The so called observer and the phenomena are fundamentally the action (process) of the determination and the result of the determination. For Aristotle, the process is not excluded by the result and the result is not something external from the process. The result is simply the nature that the process has brought and the process is the continuation of that nature in transition to another. From the observer, the same thing can be true and not true at the same time.

The observer is fundamentally the phenomena. This is explained in two ways: first, the observer is ordinarily translated as the consciousness of phenomena. Yet if by quantum standards, the phenomena is determined by the observer, or that the phenomena is fundamentally the observer, then the observer by the standards of quantum must be defined as self consciousness- or that the observer is defined as the consciousness of itself as phenomena.

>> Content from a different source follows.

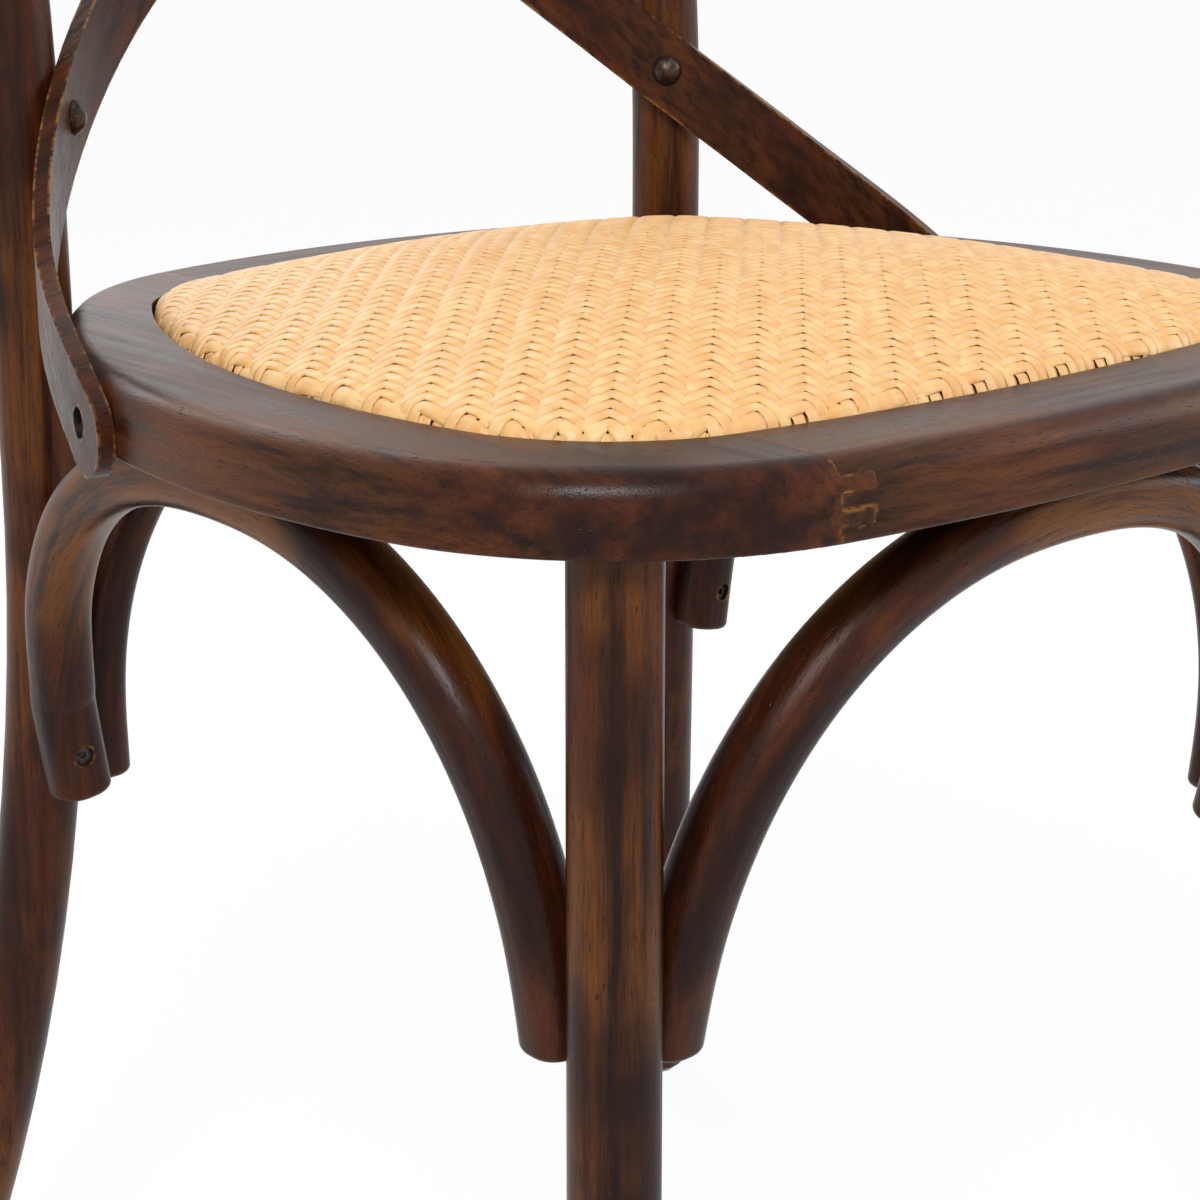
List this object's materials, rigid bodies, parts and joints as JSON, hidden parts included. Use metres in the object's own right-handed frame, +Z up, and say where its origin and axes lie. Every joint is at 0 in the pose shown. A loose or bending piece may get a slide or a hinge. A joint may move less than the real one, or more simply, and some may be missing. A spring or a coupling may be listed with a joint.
{
  "type": "cross back chair",
  "caption": "Bentwood dining chair with a hooped back crossed by bent straps, a round-cornered ring seat with a woven rattan pad, and arched braces under the seat.",
  "frame": {"origin": "on the floor, in the middle of the chair's width and depth", "axes": "+Z up, +X to the chair's own left as seen from behind its back (right as seen from the front), the back towards +Y"},
  "size_m": [0.4595, 0.467, 0.8849],
  "materials": {
    "stained_bentwood": "dark walnut stain, satin lacquer, worn edges",
    "plywood": "raw plywood",
    "seat_foam": "open foam",
    "woven_rattan": "woven peeled rattan, satin",
    "antiqued_metal": "antiqued, satin",
    "zinc_steel": "zinc plated",
    "nylon_glide": "plain nylon"
  },
  "bodies": {
    "root": {"back_hoop": "stained_bentwood", "front_leg_left": "stained_bentwood", "front_leg_right": "stained_bentwood", "seat_ring_front": "stained_bentwood", "seat_ring_rear": "stained_bentwood", "seat_ring_left": "stained_bentwood", "seat_ring_right": "stained_bentwood", "front_brace": "stained_bentwood", "rear_brace": "stained_bentwood", "side_brace_left": "stained_bentwood", "side_brace_right": "stained_bentwood", "cross_strap_left": "stained_bentwood", "cross_strap_right": "stained_bentwood", "seat_panel": "plywood", "seat_foam": "seat_foam", "woven_rattan_seat": "woven_rattan", "post_nails": "antiqued_metal", "strap_top_nails": "antiqued_metal", "crossing_rivet": "antiqued_metal", "strap_seat_bolts": "antiqued_metal", "hoop_bolts": "antiqued_metal", "hoop_barrel_nuts": "zinc_steel", "brace_leg_screws": "zinc_steel", "brace_seat_screws": "zinc_steel", "seat_panel_screws": "zinc_steel", "glide_pins": "zinc_steel", "front_glide_left": "nylon_glide", "front_glide_right": "nylon_glide", "rear_glide_left": "nylon_glide", "rear_glide_right": "nylon_glide"}
  },
  "joints": []
}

Self-consciousness, a term that frightens the naturalist scientist, is fundamentally defined by the principle of identity, that something is equal with itself I=I (Hegel science of logic). The logical principle of identity simply states that any single thing is in fact a relation. The observer, being defined by the principle of identity, i.e. Self-consciousness, means that the observer is the relation in which the same thing may be true and not true, but only insofar as what it is true is and what is not true is able to be differentiated by the observer. 

The observer and the phenomena are equivocal in that the observer determines itself as phenomena which serves as an identity of itself, an identity that becomes a fixity, a fixity that is a limit from which the next determination can be build on.